Umso wichtiger also, den Wald durch ein entschiedenes und vor allem zügiges Vorgehen gegen den Klimawandel zu schützen. Damit die Energiewende und damit die Abkehr von fossilen Energieträgern gelingt, ist der Ausbau erneuerbarer Energien in Deutschland unabdingbar. Seit dem russischen Angriffskrieg auf die Ukraine ist die Unabhängigkeit von Energieimporten ein weiteres gutes Argument für die Verstärkung der Erneuerbaren. Um vor diesem Hintergrund den Ausbau der Windkraft zu verstärken, hat die Bundesregierung das Wind-an-Land-Gesetz erlassen, das zwei Prozent der Gesamtfläche Deutschlands bis 2032 für den Windkraftausbau vorsieht. Dieses politische Ziel kann jedoch nicht allein durch die Aufstellung von Windrädern auf Acker- und Freiflächen erreicht werden.
3 gute Gründe für Windkraft im Wald
Windkraftanalgen im Wald zu bauen, ist immer ein Eingriff in die Natur. Einige gute Gründe, die für Windenergie im Wald sprechen, gibt es dennoch. Drei davon wollen wir im Folgenden erläutern:
- Die Realisierung der Ausbauziele in waldreichen Bundesländern wäre andernfalls unmöglich: Deutschland ist zwar reich an Wäldern, doch verteilen sich diese ungleichmäßig über das Land. Besonders waldreiche Bundesländer wie Hessen, Rheinland-Pfalz, Bayern, aber auch Baden-Württemberg, wo 37 Prozent der Fläche bewaldet ist, weisen in den Höhenlagen hohe Windpotenziale auf. Diese Höhenlagen sind allerdings meist auch bewaldet. „Das heißt, man geht mit der Windkraft nicht in den Wald, weil man unbedingt dort planen möchte, sondern es sind einfach die windhöffigen Gebiete. Punkt.“, so fasst es Julia Wolf, Expertin für Windenergie in Folge 16 ihres Podcasts „Windkanal“ zusammen. Würde man Windenergie im Wald in den stark bewaldeten Bundesländern ausschließen, könnten die Klima- und Ausbauziele des Bundes und der Länder kaum erreicht werden.
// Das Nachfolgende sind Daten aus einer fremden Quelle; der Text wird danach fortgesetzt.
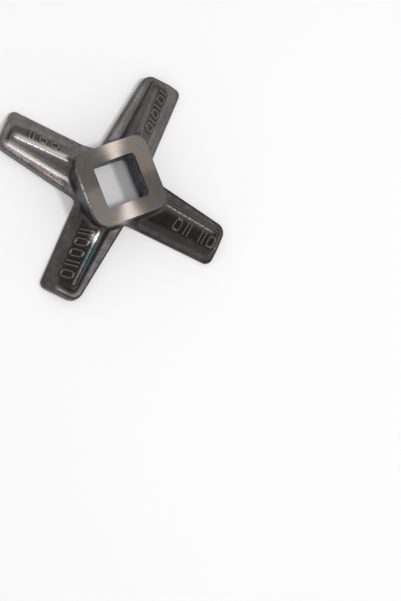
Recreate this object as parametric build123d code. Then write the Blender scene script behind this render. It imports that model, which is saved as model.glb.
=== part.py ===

- Die Energiewende und die Eindämmung des Klimawandels kommen auch dem Wald zugute: Insbesondere die mit dem Klimawandel im Zusammenhang stehenden Dürreperioden in den Jahren 2018 bis 2020 haben dem deutschen Wald sehr geschadet. Laut einer Waldzustandserhebung des Bundesministeriums für Ernährung und Landwirtschaft aus dem Jahr 2022 sind vier von fünf Bäumen in deutschen Wäldern krank. Über 40 Prozent zeigen bedenkliche Anzeichen von Trockenheit in den Baumkronen. Nur die Eindämmung des Klimawandels kann zukünftig dazu beitragen, den Wald in seinem jetzigen Zustand zu erhalten und dafür ist der Ausbau der Windenergie essenziell.
- Pachtzahlungen von Windkraftprojekten helfen, den Waldumbau zu finanzieren: Aufgrund des schlechten Zustands der Wälder, die von Trockenheit und Schädlingen, wie beispielsweise dem Borkenkäfer geplagt sind, ist ein Waldumbau unabdingbar. Dabei wird der Wald auf klimaresistentere Arten umgestellt. Pachtzahlungen aus Windkraftprojekten stellen für Waldbesitzer eine zusätzliche Einnahmequelle dar, die hilft, Verluste durch den schlechten Zustand des Waldes auszugleichen und den Waldumbau zu finanzieren.
Windenergie im Wald ist also unumgänglich, wenn wir die Klimaziele erreichen wollen und kann gleichzeitig dazu beitragen, den Waldumbau zu finanzieren und den Wald langfristig vor schlimmeren Klimawandelfolgen zu schützen. Strenge Naturschutz- und Landeswaldgesetze, die beim Bau und Betrieb von Windkraftanlagen beachtet werden müssen, stellen dabei sicher, dass das komplexe Ökosystem Wald geschützt bleibt, welches vielen verschiedenen, teils geschützten und gefährdeten Arten als Lebensraum dient.
Wie der Naturschutz beim Bau und Betrieb von Windkraftanalgen im Wald umgesetzt wird und welche Vorgaben die Landeswaldgesetze machen, um die nachhaltige Erhaltung der Wälder zu gewährleisten, klären wir in weiteren Artikel zum Thema „Windenergie im Wald“. Darin lassen sich nicht nur interessante Fakten, sondern auch weitere Vorteile von Windkraft im Wald aus natur- und waldschutzfachlicher Sicht entdecken. Windkraft und Wald – das kann also durchaus zusammenpassen.